EXERCISE REQUIREMENTS -> Find the line containing "Reconstruct the object" and copy it exactly, along with every line after it up to and including the line containing "const HALVINGS = 40;". Copy nothing else.
-- EXCERPTED RECORDS start --
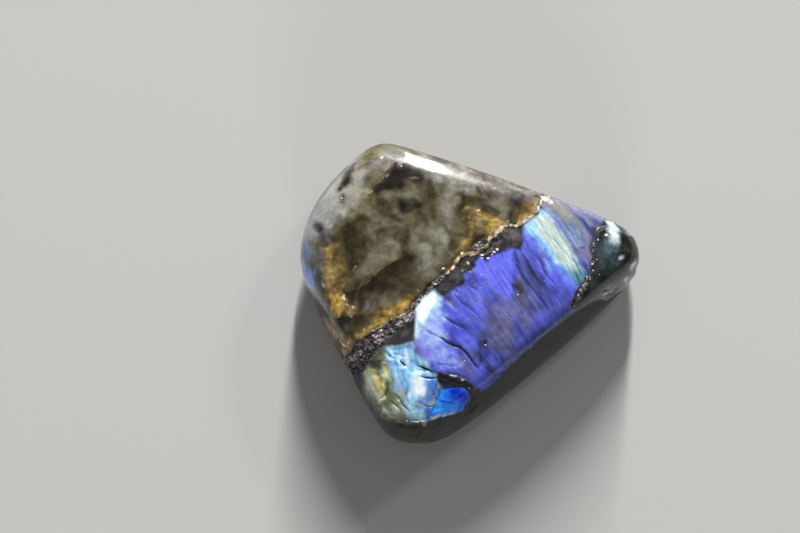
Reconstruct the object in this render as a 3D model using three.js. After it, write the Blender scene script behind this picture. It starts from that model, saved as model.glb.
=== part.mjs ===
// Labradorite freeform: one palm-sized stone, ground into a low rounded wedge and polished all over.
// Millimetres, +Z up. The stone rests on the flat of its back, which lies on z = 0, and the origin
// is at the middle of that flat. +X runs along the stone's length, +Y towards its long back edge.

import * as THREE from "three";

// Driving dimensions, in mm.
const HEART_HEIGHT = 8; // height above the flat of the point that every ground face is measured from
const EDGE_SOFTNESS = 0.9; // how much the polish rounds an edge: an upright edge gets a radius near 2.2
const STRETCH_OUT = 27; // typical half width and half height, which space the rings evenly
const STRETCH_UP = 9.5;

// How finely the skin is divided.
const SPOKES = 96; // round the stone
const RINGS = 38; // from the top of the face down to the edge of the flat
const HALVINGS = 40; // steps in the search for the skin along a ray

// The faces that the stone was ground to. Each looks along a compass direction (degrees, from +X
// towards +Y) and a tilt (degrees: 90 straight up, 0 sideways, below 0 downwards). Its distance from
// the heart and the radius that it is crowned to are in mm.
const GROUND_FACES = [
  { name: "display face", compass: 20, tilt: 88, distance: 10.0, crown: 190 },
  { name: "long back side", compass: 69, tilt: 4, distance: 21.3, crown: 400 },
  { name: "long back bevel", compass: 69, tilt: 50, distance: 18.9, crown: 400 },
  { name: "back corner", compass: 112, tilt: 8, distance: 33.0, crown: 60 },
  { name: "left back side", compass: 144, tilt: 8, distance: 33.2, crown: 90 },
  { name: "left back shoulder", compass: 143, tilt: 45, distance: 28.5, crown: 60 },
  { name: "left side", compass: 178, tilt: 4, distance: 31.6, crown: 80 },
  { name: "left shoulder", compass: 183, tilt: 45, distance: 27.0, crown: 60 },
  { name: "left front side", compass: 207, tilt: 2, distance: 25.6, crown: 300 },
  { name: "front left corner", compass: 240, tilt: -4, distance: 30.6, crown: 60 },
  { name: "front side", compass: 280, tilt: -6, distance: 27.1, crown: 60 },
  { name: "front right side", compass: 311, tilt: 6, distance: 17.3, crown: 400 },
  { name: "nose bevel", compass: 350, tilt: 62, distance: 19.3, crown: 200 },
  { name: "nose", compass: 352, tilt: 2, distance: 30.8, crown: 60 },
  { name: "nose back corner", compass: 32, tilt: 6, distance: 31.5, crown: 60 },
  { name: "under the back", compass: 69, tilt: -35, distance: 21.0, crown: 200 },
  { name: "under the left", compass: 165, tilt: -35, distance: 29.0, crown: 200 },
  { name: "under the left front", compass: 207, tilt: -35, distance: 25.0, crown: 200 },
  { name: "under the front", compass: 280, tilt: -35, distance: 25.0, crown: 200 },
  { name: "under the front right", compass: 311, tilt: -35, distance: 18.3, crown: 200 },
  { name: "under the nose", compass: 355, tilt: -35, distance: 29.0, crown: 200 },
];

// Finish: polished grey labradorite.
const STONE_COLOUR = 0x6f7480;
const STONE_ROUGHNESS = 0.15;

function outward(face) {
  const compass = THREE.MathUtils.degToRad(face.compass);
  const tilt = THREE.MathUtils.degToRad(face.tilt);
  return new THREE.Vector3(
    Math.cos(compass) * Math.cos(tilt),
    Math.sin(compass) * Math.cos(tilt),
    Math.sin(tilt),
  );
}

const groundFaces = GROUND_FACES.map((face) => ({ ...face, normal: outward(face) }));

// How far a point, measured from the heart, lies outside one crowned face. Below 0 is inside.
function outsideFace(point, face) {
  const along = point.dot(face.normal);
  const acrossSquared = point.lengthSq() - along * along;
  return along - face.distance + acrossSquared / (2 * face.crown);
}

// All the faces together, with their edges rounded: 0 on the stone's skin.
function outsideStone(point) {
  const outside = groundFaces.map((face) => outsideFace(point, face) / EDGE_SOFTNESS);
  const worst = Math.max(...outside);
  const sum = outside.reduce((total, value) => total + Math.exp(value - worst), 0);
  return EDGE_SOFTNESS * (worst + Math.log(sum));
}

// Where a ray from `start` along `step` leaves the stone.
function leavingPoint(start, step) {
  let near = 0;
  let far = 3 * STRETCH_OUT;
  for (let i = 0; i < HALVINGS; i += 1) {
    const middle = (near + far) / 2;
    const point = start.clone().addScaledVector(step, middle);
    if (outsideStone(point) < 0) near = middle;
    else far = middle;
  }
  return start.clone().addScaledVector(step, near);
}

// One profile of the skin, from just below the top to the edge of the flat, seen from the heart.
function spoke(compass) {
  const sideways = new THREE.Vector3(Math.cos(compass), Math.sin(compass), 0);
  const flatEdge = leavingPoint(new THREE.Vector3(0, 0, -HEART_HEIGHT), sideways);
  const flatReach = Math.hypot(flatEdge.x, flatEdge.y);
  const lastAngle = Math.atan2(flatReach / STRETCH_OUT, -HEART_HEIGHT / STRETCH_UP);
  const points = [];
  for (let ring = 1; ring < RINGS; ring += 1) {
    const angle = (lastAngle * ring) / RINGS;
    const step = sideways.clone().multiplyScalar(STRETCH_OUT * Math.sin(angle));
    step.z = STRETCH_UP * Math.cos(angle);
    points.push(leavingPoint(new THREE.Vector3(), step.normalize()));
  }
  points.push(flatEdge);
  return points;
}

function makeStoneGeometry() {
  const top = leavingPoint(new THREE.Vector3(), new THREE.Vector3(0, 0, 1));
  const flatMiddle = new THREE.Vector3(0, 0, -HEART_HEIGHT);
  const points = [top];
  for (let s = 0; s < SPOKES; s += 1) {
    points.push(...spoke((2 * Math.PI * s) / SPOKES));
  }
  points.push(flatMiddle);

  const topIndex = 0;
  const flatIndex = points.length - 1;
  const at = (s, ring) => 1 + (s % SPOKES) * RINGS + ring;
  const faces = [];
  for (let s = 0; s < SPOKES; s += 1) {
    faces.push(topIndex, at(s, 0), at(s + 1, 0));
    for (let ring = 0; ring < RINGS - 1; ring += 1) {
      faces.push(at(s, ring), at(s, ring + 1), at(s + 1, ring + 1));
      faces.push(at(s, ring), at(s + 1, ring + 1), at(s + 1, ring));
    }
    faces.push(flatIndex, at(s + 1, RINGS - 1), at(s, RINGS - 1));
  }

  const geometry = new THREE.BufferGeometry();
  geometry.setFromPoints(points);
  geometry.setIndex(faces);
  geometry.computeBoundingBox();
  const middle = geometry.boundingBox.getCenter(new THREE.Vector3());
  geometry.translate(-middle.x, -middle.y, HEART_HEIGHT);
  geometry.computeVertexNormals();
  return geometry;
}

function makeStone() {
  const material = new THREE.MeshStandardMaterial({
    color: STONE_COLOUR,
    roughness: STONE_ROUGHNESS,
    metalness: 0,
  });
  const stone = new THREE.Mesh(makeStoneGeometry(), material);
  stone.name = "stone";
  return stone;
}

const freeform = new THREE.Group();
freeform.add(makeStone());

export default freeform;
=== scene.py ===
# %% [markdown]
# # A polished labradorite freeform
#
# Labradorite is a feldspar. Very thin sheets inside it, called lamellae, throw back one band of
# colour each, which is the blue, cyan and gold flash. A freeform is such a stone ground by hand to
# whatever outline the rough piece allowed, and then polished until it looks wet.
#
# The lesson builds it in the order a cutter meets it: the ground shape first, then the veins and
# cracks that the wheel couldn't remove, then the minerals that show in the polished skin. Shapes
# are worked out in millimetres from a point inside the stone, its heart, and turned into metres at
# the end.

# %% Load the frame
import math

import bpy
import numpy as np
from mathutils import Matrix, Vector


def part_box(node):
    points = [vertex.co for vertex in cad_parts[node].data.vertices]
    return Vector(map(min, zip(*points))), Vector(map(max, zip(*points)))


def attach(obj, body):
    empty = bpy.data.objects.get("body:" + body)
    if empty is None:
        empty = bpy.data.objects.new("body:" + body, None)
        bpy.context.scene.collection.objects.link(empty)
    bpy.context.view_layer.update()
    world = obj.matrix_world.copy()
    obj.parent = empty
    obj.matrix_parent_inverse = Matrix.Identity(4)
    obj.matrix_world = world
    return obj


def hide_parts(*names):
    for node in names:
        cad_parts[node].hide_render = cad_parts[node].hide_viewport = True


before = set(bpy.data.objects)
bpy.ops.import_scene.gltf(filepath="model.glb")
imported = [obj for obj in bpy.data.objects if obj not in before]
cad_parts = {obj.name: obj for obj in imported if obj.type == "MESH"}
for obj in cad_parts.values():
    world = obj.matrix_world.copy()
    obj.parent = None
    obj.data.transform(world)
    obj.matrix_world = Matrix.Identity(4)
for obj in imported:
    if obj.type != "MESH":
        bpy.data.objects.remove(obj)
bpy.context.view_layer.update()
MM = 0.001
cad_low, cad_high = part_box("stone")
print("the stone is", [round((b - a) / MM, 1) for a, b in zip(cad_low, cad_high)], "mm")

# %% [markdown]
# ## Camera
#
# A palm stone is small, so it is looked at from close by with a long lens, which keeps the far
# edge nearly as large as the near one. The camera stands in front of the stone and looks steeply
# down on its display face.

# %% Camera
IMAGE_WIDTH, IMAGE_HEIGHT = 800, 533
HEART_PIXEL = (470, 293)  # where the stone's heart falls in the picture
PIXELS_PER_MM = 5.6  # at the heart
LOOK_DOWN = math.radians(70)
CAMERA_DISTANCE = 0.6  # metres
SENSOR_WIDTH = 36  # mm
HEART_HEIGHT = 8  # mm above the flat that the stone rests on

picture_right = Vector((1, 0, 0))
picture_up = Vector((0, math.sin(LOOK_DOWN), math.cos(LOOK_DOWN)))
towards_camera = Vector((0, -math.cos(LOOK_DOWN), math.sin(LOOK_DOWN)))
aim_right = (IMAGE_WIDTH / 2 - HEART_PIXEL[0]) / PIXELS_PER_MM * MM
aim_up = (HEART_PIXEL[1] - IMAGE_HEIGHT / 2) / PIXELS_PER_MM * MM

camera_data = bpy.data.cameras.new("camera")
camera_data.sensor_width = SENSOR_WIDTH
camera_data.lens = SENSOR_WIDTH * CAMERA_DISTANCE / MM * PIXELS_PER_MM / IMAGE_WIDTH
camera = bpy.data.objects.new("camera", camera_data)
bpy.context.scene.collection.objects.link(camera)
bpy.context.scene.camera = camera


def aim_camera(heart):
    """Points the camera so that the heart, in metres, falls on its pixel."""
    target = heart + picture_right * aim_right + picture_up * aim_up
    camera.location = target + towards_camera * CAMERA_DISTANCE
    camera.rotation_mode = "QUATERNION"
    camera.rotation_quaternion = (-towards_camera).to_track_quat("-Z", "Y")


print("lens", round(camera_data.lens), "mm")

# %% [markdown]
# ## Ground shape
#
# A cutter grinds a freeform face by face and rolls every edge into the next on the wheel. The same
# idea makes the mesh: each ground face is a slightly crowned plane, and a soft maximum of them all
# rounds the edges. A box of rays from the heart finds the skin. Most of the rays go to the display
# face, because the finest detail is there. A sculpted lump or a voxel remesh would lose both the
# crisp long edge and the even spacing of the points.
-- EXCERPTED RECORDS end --
-- EXCERPTED RECORDS start --
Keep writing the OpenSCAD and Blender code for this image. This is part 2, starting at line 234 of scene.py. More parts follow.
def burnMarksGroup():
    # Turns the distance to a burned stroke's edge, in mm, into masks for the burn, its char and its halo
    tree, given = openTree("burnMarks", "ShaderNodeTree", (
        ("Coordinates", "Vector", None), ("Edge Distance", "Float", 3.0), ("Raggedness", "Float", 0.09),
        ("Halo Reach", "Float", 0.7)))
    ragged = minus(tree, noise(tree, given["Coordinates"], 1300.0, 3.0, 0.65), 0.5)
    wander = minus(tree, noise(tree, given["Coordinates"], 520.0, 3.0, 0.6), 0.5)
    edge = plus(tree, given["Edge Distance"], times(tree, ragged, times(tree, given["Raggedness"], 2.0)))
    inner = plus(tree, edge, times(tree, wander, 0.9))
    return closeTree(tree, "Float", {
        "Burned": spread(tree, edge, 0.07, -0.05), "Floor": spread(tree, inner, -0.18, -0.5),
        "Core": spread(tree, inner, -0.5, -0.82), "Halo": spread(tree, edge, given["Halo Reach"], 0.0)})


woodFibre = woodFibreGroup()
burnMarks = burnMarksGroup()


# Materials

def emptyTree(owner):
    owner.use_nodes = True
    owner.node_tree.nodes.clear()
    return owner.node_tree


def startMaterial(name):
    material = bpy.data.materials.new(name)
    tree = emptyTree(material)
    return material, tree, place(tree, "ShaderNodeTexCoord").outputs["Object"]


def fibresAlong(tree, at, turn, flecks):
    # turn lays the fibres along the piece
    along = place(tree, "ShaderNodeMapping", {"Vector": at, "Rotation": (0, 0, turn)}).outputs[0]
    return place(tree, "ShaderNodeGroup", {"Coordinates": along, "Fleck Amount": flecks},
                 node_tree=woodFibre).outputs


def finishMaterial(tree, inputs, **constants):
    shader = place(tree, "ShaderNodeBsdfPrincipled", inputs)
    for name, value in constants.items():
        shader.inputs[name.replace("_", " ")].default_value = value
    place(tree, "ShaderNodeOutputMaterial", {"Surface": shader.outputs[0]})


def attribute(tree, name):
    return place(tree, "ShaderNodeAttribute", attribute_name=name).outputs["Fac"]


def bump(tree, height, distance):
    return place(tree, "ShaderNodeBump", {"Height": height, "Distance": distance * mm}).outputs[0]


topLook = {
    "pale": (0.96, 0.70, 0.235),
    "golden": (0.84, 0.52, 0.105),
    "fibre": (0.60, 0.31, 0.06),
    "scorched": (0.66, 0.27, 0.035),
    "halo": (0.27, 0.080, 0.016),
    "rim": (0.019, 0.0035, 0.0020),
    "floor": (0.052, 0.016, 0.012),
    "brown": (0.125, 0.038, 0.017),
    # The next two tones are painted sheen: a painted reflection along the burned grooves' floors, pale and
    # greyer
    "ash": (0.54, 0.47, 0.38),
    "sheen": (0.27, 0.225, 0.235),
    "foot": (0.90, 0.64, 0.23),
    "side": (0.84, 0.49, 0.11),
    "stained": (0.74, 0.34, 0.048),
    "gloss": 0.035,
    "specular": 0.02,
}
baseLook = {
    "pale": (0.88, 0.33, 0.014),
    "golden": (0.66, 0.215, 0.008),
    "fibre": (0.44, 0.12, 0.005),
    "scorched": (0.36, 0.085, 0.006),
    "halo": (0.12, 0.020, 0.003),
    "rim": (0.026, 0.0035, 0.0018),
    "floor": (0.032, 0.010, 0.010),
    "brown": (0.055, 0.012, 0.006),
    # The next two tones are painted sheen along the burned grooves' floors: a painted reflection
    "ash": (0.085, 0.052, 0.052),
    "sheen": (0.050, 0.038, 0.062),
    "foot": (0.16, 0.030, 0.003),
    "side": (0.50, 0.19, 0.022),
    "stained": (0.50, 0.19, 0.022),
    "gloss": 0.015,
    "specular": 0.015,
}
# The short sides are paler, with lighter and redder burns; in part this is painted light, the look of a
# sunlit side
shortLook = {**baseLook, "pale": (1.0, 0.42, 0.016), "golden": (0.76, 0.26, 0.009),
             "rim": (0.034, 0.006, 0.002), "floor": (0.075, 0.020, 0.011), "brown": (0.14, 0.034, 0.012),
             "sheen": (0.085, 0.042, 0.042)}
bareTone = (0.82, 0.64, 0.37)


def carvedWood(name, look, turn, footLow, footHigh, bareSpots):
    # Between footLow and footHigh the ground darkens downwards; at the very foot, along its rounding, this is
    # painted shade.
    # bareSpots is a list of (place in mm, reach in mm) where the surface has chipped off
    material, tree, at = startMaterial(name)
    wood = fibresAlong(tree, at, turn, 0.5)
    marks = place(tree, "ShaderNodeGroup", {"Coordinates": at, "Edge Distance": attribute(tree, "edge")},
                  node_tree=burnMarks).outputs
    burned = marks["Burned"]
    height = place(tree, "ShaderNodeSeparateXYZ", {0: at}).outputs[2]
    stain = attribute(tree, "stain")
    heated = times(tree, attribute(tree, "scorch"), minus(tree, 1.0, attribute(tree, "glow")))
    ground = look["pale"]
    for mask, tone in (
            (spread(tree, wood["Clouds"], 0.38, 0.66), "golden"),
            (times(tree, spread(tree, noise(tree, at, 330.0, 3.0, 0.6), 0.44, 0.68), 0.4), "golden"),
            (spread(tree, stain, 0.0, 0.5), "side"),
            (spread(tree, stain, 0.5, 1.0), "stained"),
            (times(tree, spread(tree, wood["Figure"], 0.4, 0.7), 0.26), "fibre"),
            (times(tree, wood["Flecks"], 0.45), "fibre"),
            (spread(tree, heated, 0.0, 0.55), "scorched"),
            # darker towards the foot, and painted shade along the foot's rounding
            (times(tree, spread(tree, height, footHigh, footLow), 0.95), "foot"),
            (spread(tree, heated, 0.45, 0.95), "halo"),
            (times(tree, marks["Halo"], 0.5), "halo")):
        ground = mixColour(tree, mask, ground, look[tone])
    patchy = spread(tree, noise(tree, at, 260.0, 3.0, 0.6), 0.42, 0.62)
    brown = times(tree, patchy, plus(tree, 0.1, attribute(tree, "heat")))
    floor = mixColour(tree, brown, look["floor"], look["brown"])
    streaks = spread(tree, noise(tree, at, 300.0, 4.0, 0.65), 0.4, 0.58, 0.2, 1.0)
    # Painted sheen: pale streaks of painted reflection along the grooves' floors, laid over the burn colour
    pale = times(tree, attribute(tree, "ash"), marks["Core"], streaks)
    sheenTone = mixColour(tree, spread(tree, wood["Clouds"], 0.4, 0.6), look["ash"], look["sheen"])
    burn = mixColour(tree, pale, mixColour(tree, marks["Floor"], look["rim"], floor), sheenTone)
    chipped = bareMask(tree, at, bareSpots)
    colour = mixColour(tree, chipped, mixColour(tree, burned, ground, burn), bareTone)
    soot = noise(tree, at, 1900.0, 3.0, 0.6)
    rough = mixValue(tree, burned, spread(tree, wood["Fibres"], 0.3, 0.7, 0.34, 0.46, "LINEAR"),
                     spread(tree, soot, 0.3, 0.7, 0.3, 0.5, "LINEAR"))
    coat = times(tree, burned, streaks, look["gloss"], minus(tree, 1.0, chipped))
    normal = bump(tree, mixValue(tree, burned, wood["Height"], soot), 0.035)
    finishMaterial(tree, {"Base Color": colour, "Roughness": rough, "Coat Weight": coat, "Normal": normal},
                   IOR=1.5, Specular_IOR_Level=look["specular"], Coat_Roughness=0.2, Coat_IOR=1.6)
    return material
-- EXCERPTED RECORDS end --
-- EXCERPTED RECORDS start --
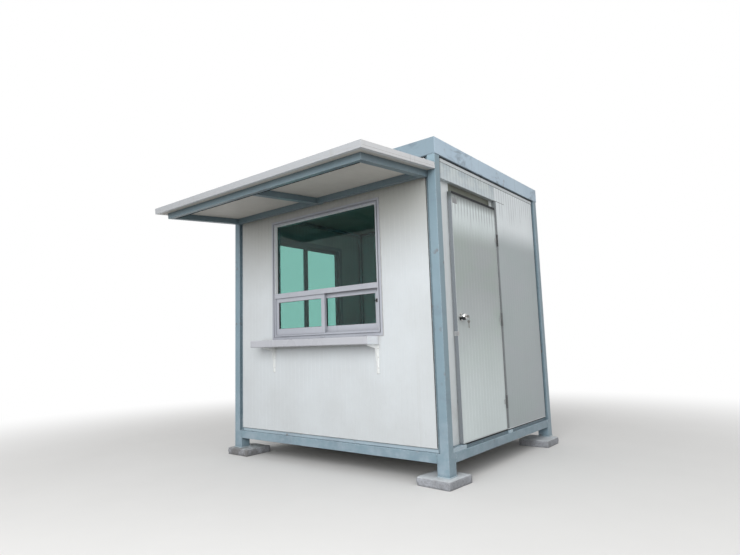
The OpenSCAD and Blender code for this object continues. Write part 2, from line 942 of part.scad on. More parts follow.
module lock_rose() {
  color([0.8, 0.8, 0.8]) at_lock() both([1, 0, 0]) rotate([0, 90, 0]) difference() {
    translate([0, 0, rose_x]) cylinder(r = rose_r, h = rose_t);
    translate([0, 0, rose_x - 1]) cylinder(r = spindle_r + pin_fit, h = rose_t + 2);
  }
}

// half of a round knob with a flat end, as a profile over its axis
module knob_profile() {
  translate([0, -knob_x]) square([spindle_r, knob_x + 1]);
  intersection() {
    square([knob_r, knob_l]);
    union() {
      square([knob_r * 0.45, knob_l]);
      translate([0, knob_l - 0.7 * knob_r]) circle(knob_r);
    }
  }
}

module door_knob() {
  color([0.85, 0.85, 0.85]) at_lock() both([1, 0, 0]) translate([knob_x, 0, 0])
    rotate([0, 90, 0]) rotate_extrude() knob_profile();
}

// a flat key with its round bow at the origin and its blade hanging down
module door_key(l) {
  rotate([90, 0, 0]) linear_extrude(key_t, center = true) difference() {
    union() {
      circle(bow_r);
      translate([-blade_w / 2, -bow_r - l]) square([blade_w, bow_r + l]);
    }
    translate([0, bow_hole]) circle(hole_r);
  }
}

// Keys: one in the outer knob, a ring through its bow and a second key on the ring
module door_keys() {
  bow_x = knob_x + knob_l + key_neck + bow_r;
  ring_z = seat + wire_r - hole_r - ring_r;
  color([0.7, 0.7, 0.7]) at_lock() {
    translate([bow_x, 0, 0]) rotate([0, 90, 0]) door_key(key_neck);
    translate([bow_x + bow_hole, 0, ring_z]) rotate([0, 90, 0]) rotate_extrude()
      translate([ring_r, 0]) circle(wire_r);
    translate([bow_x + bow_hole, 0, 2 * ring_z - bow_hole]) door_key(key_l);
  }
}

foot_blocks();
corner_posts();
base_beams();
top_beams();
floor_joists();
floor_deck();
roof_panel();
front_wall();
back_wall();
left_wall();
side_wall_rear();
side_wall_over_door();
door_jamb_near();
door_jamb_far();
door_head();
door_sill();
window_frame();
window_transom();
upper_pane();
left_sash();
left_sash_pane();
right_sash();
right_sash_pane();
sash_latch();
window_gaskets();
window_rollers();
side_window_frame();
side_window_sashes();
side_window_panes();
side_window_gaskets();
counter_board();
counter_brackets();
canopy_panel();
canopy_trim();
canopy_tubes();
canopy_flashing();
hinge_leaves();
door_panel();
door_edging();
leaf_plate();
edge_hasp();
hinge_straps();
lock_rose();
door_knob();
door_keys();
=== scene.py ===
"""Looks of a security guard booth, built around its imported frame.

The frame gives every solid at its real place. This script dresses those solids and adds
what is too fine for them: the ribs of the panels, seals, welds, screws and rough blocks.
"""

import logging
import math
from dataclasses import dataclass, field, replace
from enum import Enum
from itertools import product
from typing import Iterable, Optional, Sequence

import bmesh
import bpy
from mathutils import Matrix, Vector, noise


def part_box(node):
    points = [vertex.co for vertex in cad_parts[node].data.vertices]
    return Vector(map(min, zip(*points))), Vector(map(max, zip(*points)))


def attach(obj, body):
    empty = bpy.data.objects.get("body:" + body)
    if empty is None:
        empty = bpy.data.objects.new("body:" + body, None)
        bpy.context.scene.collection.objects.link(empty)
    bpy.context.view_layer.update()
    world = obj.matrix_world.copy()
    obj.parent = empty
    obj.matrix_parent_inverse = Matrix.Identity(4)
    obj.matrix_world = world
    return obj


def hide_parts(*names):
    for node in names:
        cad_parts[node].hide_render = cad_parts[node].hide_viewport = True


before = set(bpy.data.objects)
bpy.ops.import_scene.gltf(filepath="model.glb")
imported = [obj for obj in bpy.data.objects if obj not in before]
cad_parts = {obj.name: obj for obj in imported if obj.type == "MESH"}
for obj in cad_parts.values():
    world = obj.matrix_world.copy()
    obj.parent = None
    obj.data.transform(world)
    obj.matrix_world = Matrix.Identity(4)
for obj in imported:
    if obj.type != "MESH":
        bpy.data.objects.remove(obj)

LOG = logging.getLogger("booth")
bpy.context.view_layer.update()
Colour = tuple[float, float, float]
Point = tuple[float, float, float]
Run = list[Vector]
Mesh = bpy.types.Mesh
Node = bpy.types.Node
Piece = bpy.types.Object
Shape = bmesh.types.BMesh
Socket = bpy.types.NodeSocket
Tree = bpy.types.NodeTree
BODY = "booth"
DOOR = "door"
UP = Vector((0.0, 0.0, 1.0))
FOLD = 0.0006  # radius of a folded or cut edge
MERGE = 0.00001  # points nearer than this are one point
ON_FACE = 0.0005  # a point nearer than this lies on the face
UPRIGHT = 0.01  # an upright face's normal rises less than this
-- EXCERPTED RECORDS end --
ANSWER TO THE EXERCISE ->
Reconstruct the object in this render as a 3D model using three.js. After it, write the Blender scene script behind this picture. It starts from that model, saved as model.glb.
=== part.mjs ===
// Labradorite freeform: one palm-sized stone, ground into a low rounded wedge and polished all over.
// Millimetres, +Z up. The stone rests on the flat of its back, which lies on z = 0, and the origin
// is at the middle of that flat. +X runs along the stone's length, +Y towards its long back edge.

import * as THREE from "three";

// Driving dimensions, in mm.
const HEART_HEIGHT = 8; // height above the flat of the point that every ground face is measured from
const EDGE_SOFTNESS = 0.9; // how much the polish rounds an edge: an upright edge gets a radius near 2.2
const STRETCH_OUT = 27; // typical half width and half height, which space the rings evenly
const STRETCH_UP = 9.5;

// How finely the skin is divided.
const SPOKES = 96; // round the stone
const RINGS = 38; // from the top of the face down to the edge of the flat
const HALVINGS = 40; // steps in the search for the skin along a ray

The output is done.